By Chef Charlie Palmer

It’s hard to believe, but in the late 70’s and early 80’s, the only styles of restaurant cooking considered review-worthy were French and Northern Italian. These are primarily herb-based cuisines—what I like to call “cool cooking.” Then in the 80’s and 90’s, as the kitchen became more of a global village, emphasis shifted to spice-based cuisine, or what I call “warm cooking,” like Modern Indian and Miami’s famous Latin-influenced “New World” cooking. Although herbs and spices are often grouped together, they are actually very different cooking components with one basic similarity: both come from aromatic plants. Herbs are the leaves, stems and flowers of plants found in temperate climates (generally soft in texture like basil, or slightly woody like rosemary). Spices are the bark, roots, seeds, buds, and berries from tropical zones (generally hard, like peppercorns or cinnamon). Whether a recipe calls for herbs or spices (or how it combines the two) can provide a history lesson that links the origin of a dish to its community roots. However, the great dissimilarity between spices and herbs is in the manner and timing of their usage, which all comes down to one issue: heat. Spices like it; herbs do not.

Herbs: Because their essential oils are diminished by heat, herbs are added towards the end of savory cooking time, as a way of balancing flavor. When heartier stems of herbs are used early in the cooking process—such as making stock or in a braising liquid—they are discarded after lending their essential oil to the liquid and freshly chopped and added right before serving. Spices: Because they are typically hard in texture, spices require heat and moisture to release their essential oils. They are introduced early in the cooking process, playing more of an integral role in flavor development. Spices can produce an almost endless spectrum of flavor—from subtle to complex— providing you know how to treat them. Once you understand that the applying of the right heat method unlocks and maximizes their flavor contribution, every dish you make with spices will be noticeably better.
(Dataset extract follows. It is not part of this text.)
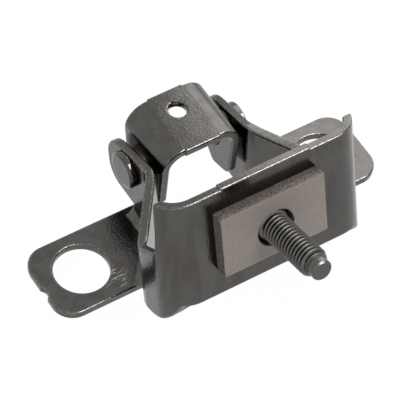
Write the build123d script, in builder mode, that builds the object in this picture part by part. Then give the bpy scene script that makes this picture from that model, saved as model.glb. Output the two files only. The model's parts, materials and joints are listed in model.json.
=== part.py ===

Whole spices are typically immersed in cooking liquid—for example, whole cloves, allspice or peppercorns in a stock or braised dish, like pot roast or lamb shanks. Place spices in a small square of cheesecloth, draw the edges together to form a bag, loosely tie it with kitchen twine (or use a small pre-made “spice bag”), and place it on a clean working surface. Using the side of a knife blade, press down on the bag and “bruise” the spices. This will crack open the surface of the whole spice (without grinding) and allow maximum flavor to be released as the liquid heats. At the end of the cooking time, it is easy to remove the bag—without straining loose spices from the seasoned liquid—and continue with your recipe. Ground spices—say in a stew or chili—should be sprinkled over the aromatic vegetables (like garlic and onions) as they are being sautéed, allowing the natural moisture in the vegetables to “cook” the spices before additional liquid is added as a way of intensifying their flavor. During this process, you should be stirring frequently to prevent the spices from burning. Dry rubs on meat that is to be seared—like a steak or pork chop—should have the surface of the skillet covered with enough oil to coat (not submerge) the crust. This allows the hot oil to “cook” the spices and prevents the dry rub from sticking.

At Aureole Las Vegas, Chef Vincent Pouessel’s signature Maine Lobster Corn Dog with Tarragon Espuma is representative of our spice cooking style. We add an exotic touch to this American classic with Togarashi, a Japanese 7-spice blend that typically includes red chile flakes, dried orange peel, white sesame seeds, black sesame seeds, nori (seaweed) flakes, poppy seeds and ginger. At Charlie Palmer Steak Las Vegas, one of the most sought-after dishes is Chef Steve Blandino’s 14-ounce Peppercorn Crusted Butcher’s Cut, which rotates nightly and is seared in a mixture of hammer-cracked Szechuan, black, and white peppercorns. This is a steak for those who truly embrace that peppery heat. Here are some of my favorite “warm” cooking style hideouts—all of them undeniably “cool.” —Charlie

Monta / Japanese Noodle House • 5030 Spring Mountain Rd. —This ramen place is right next to Raku, but really flies under the radar. The ramen is unbeatable.

Chocolate & Spice • 7293 W. Sahara Ave. —Megan Romano’s bakery on Sahara is a foodie must-stop while in Las Vegas.  It’s a great break from the Strip and you should definitely try and smuggle some of her Chocolate Nutella Bombes and any of her cookies home in your suitcase.

miX • THE Hotel at Mandalay Bay —After dinner at Aureole, go to Alaine Ducasse’s miX, for a drink at the very top of THE Hotel.  Hands down, miX offers the best views of Vegas with its outdoor terrace and windows overlooking the entire Strip.